Q: This year, 2025, is the year that we’re celebrating Railway 200. Why is this such good news?
Dr Esbester: I love Railway 200, because this is a wonderful opportunity to see railway history really publicly. What's really great about Railway 200 is the sheer volume of events and public interpretation activities that are taking place to mark the anniversary.
(For details of Railway 200 celebratory events, click here.)
Q Can you tell us a little about what happened two centuries ago that makes this such a momentous anniversary in railway history?
Dr Esbester: It's a really interesting time, because we can draw a starting point and say, the Stockton and Darlington Railway was the first public passenger steam-hauled railway journey (27 September 1825).
Nothing just comes out of nowhere. There have been lots of developments that take us to Stockton and Darlington in 1825: the early development of the steam engine as a static entity, for instance. So we think about Richard Trevithick, Timothy Hackworth, and George Stevenson - early pioneers of the technological side of things, which is all really important.

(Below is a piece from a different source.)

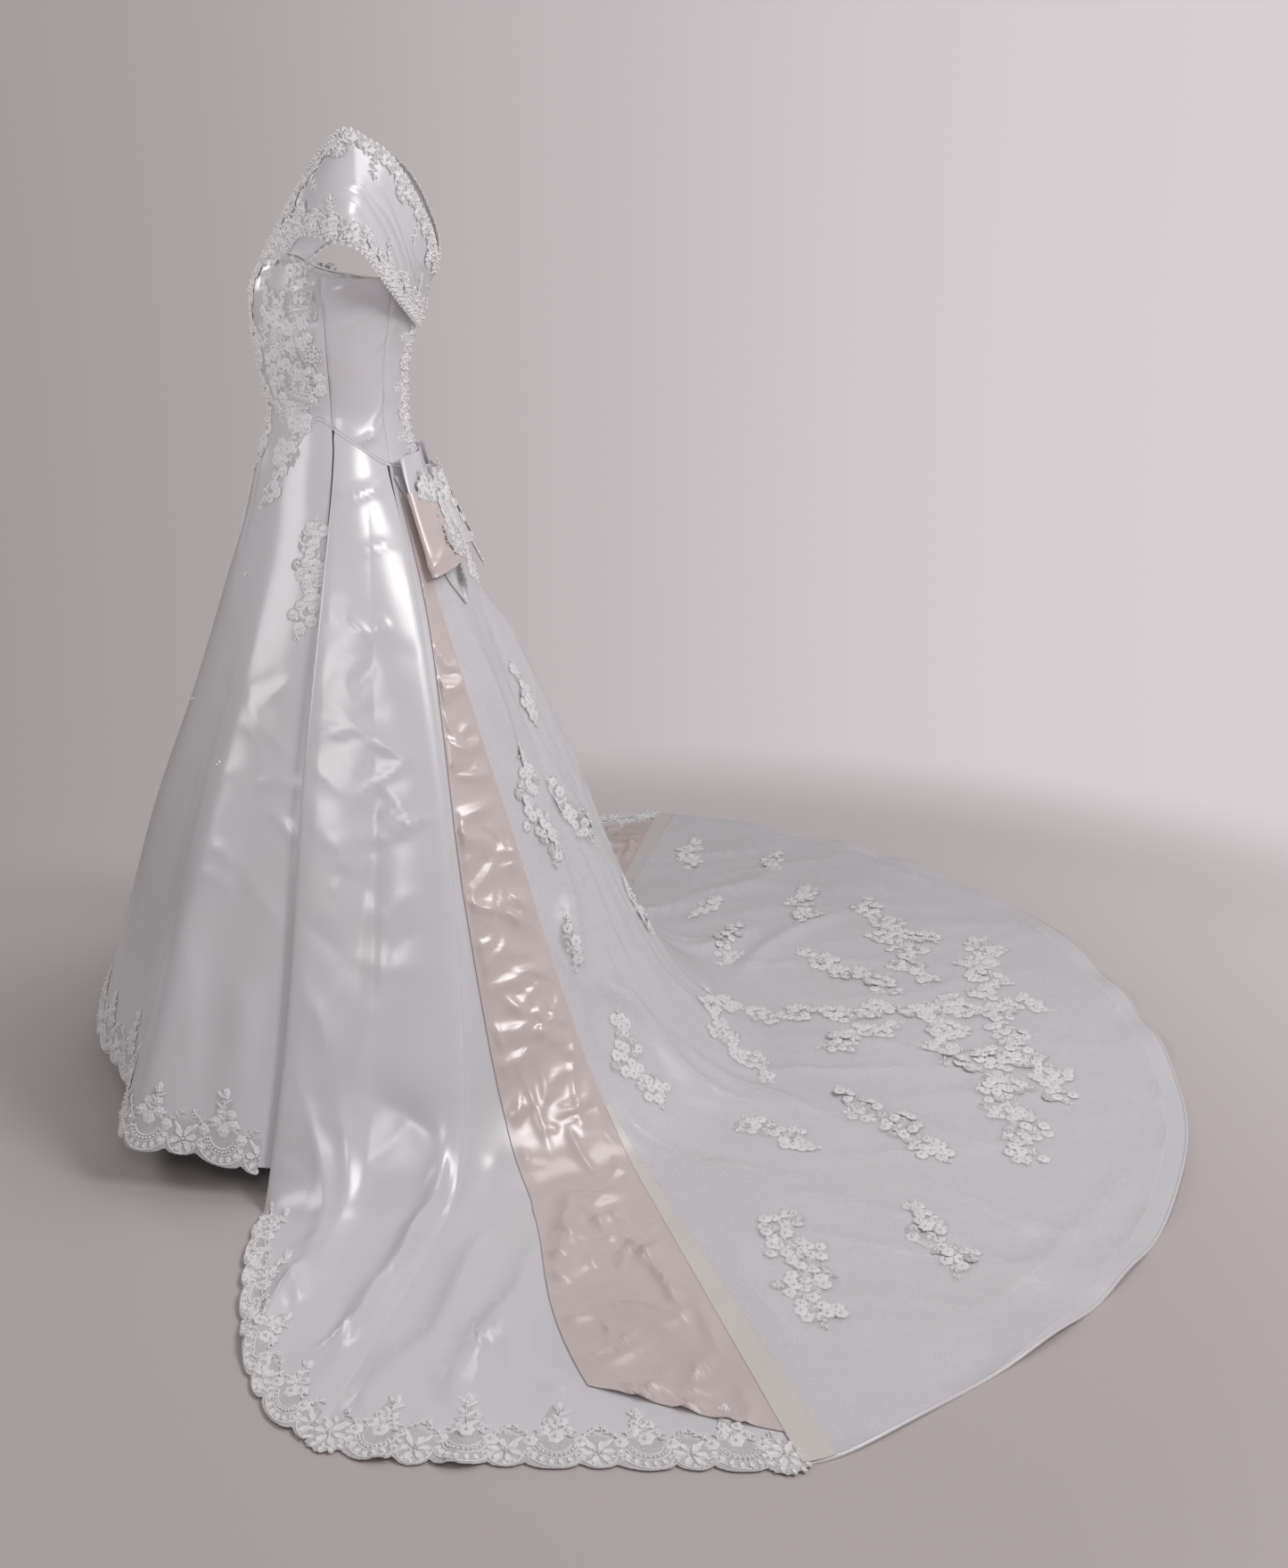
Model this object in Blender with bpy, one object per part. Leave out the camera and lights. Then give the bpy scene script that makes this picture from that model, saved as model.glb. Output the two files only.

However, what’s different about 1825 is that's the point that railway starts to get public notice. By 1830 there is the Liverpool and Manchester Railway, the first modern intercity railway, designed with passenger and freight transport in mind. From that point, the potential is demonstrated for steam railways.
Q The pace of change that was to follow was dramatic, wasn’t it. Can you tell us about the impact on our ancestors’ world, their landscape and soundscape?
Dr Esbester: It’s a dramatic change. And people were talking about it in those terms at the time as well, about conquering nature, which is both seen as a positive and something to be quite worried about in some quarters.
As you had with the canal building previously, some large landowners did not really want this newfangled technology crossing their territory or being visible to them. Where they do graciously allow it across their territory, it is at vast cost to the railway companies. Some of them also built in clauses about disguising the developments so you can’t see it from their property and it's not really intruding on their lives in that way.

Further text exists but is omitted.